St. Mary's Anglican Church, in the rural Victoria suburb of Metchosin, prolongs the season with its Blackberry Festival on September 30; but compulsive calendar-watchers put blackberries out of mind on August 31.
All the more berries for us eccentrics who hate to let go of summer, and continue with our picking under hardship conditions.
The hardship is real. There are no more sweet juicy fruit in plain sight. You have to hunt among clusters of red berries that are never going to ripen, and if you find a likely prospect, it has red grains among the black.

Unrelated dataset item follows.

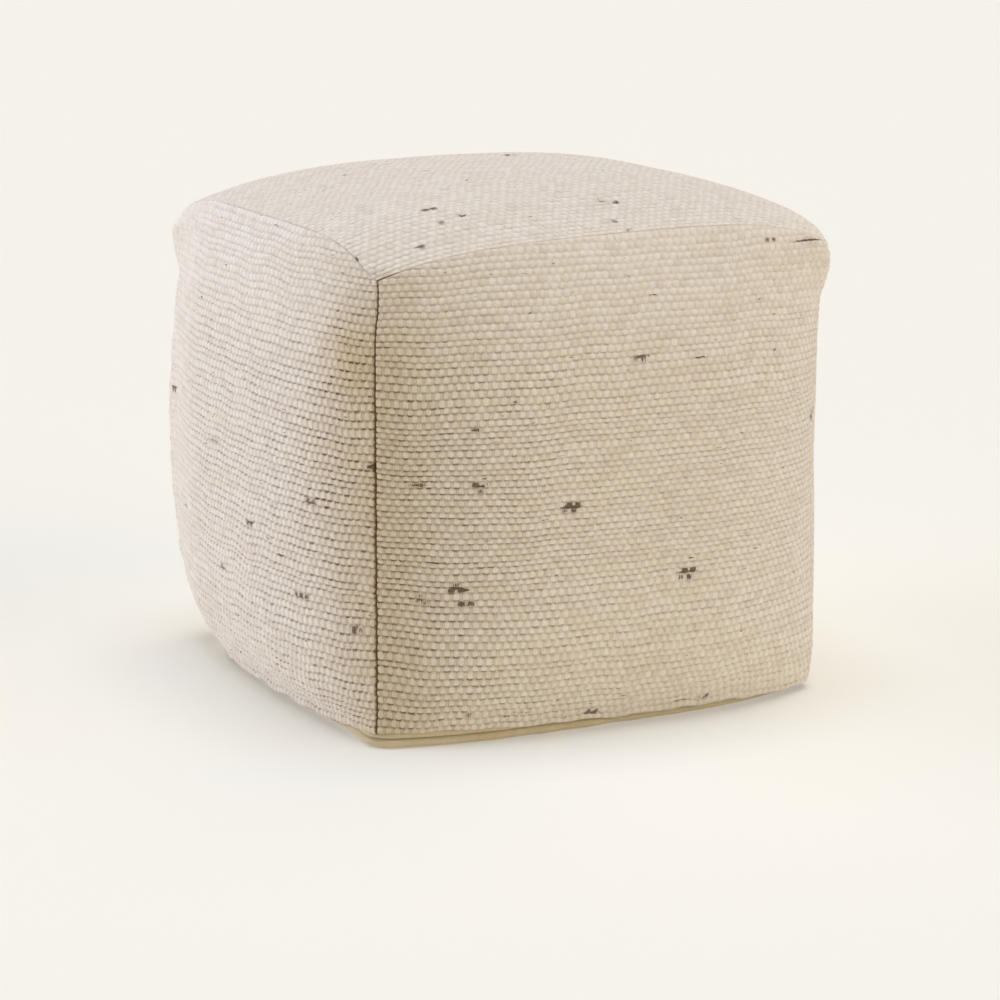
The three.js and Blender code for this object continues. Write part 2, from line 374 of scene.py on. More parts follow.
arcSteps, arcLevels = 240, 24  # steps across a panel and up it between which arcs are measured


# Even places across a panel and the arc length to them from its left edge, for each even level
def arcTable(panel):
    fine = np.linspace(-1, 1, arcSteps + 1)
    levels = np.linspace(0, 1, arcLevels + 1)
    return fine, arcLength(skin(panel, fine[:, None], levels[None, :]))


# The threads of a panel as a grid of skin places (s, c), with the number of warp pairs and of
# weft rows from its lower left corner. Warp pairs are evenly spaced by arc length on every
# level, and wefts are level on the sides, so the arched top seam cuts across them.
def threadGrid(panel):
    rng = np.random.default_rng(panel["seed"])
    fine, arcs = arcTable(panel)
    width = arcs[-1, arcLevels // 2]
    upLevels = np.linspace(0, 1, 200)
    middle = skin(panel, np.zeros(1), upLevels[:, None])
    upMiddle = arcLength(middle)[:, 0]
    pitches = round(width / panel["pitch"])
    rows = round(upMiddle[-1] / panel["rowPitch"])

    count = pitches * weave["perPitch"]
    across = np.arange(count + 1) / count
    margin = sewing["gap"] / width
    spread = margin + across * (1 - 2 * margin)
    table = np.stack([np.interp(spread * arc[-1], arc, fine) for arc in arcs.T])

    heights = 1 + weave["rowVariation"] * rng.standard_normal(rows).clip(-2, 2)
    if panel["name"] == "front_panel":
        part = (np.arange(rows) + 0.5) / rows
        place, reach = weave["closerAt"]
        heights = heights * (1 - weave["closerRows"] * bell(part - place, reach))
    bounds = np.concatenate([[0], np.cumsum(heights)]) / heights.sum()
    parts = weave["rowLevels"]
    numbers = np.concatenate([(np.arange(rows)[:, None] + parts).ravel(), [rows]])
    upward = np.interp(numbers, np.arange(rows + 1), bounds) * upMiddle[-1]
    evenS, v = across[:, None] * 2 - 1, numbers[None, :]
    # The groove between two rows swings up over each bead of the row below it
    rowBelow = np.round(v).astype(int) - 1
    swing = -np.cos(2 * np.pi * (across[:, None] * pitches + 0.5 * (rowBelow % 2)))
    swing = swing * (1 - np.abs(2 * (v % 1) - 1) < 0.01) * (v > 0) * (v < rows)
    swing = swing * (1 + 0.5 * rng.standard_normal((count + 1, len(numbers))).clip(-1.5, 1.5))
    wanderX = smoothNoise(evenS, v / rows, 0.35, panel["seed"] + 20)
    wanderZ = smoothNoise(evenS, v / rows, 0.30, panel["seed"] + 40)

    if panel is top:
        level = np.interp(upward, upMiddle, upLevels)[None, :]
        inside = 1 - (2 * level - 1) ** 8
        c = level + (weave["wander"] * wanderZ * inside + weave["interlock"] * swing) / (2 * form["depth"])
        c = np.clip(c, margin, 1 - margin)
    else:
        n = sides.index(panel)
        # Wefts follow the belly in the middle of a side and are evenly spaced at its ends
        zMiddle = np.interp(upward, upMiddle, middle[:, 0, 2])[None, :]
        zEnd = foot + (upward / upMiddle[-1] * (middle[-1, 0, 2] - foot))[None, :]
        z = zEnd + (zMiddle - zEnd) * dome(evenS, 2.5)
        z = z + weave["wander"] * wanderZ * (v > 0) + weave["interlock"] * swing
        span = form["cornerHeight"] - foot
        follow = np.exp(-np.maximum(z - foot, 0) / hem["drawn"])
        s = rowBlend(table, np.clip((z - foot) / span, 0, 1) * arcLevels)
        z = z - hemDrop(n, s) * follow
        if panel["name"] == "front_panel":  # the rows rise a little into the front left seam
            z = z + weave["riseAtSeam"] * np.exp(-(s + 1) * 7) * smoothstep(0.0, 0.1, z - foot) * (z < 0.33)
        for again in range(2):
            c = (z - foot) / (topHeight(*panel["place"](s)) - foot)
            s = rowBlend(table, np.clip(c, 0, 1) * arcLevels)
        c[:, -1] = 1
    window = 1 - evenS**8
    s = rowBlend(table, np.clip(c, 0, 1) * arcLevels)
    s = s + weave["wander"] / form["width"] * 2 * wanderX * window
    # The last row that each column reaches below the arched seam, and its end exactly at the seam
    last = np.full(count + 1, len(numbers) - 1)
    if panel is not top:
        last = np.argmax(c >= 0.9995, axis=1)
        high = 1 - sewing["gap"] / (topHeight(*panel["place"](s)) - foot)
        c = np.minimum(c, high)
        c[np.arange(count + 1), last] = high[np.arange(count + 1), last]
    u = np.broadcast_to((across * pitches)[:, None], s.shape)
    return s, c, u, np.broadcast_to(v, s.shape), last, pitches, rows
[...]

Even in July and August, when normal people do their blackberry-picking, the job calls for courage and careful observation.
The vine throws out fast-growing thorny claws to grab the picker and draw blood as the price for the vitamins it pumps up from muck or gravel.
Nothing seems to bother the blackberry bush - neither soil quality, weather, nor the attacks of harvesters who carve paths with shears.
The blackberry plant flourishes, spreads and adapts. But it changes gear for its own benefit, not for the convenience of humans.
Pickers must find bushes that have absorbed the correct amount of moisture - not too much, which turns the fruit mouldy, and not too little, which converts them into shrivelled blackberry prunes.
After crowds of pickers have stripped the bushes, a smart berry-gleaner seeks out specimens hidden behind the most vicious thorn barriers.
I visited the Metchosin blackberry festival, and found myself sitting at a table beside a woman who took a hostile view of such invasive species as the blackberry and the Scotch broom.
I feel badly about the places where armeniacus has crowded out its tasty cousins, the native trailing blackberry, salmonberry and thimbleberry. I hold anti-invader views myself, but I am ready to yield some virtue to the blackberry vine, which sends its roots as deeply into my personal experience as it does into garden beds and drainpipes.
"Maybe the blackberry is partly a benign invader," I suggested, making small talk with the judgemental woman. "Isn't it a kind of people's food bank?"
No, the blackberry is absolutely not a benign invader, she retorted.
It is a tough, troublesome weed. Blackberry-bashing total war is the only civilized response.
The conversation ended there, as my table companion ate the last piece of her blackberry pie with cream.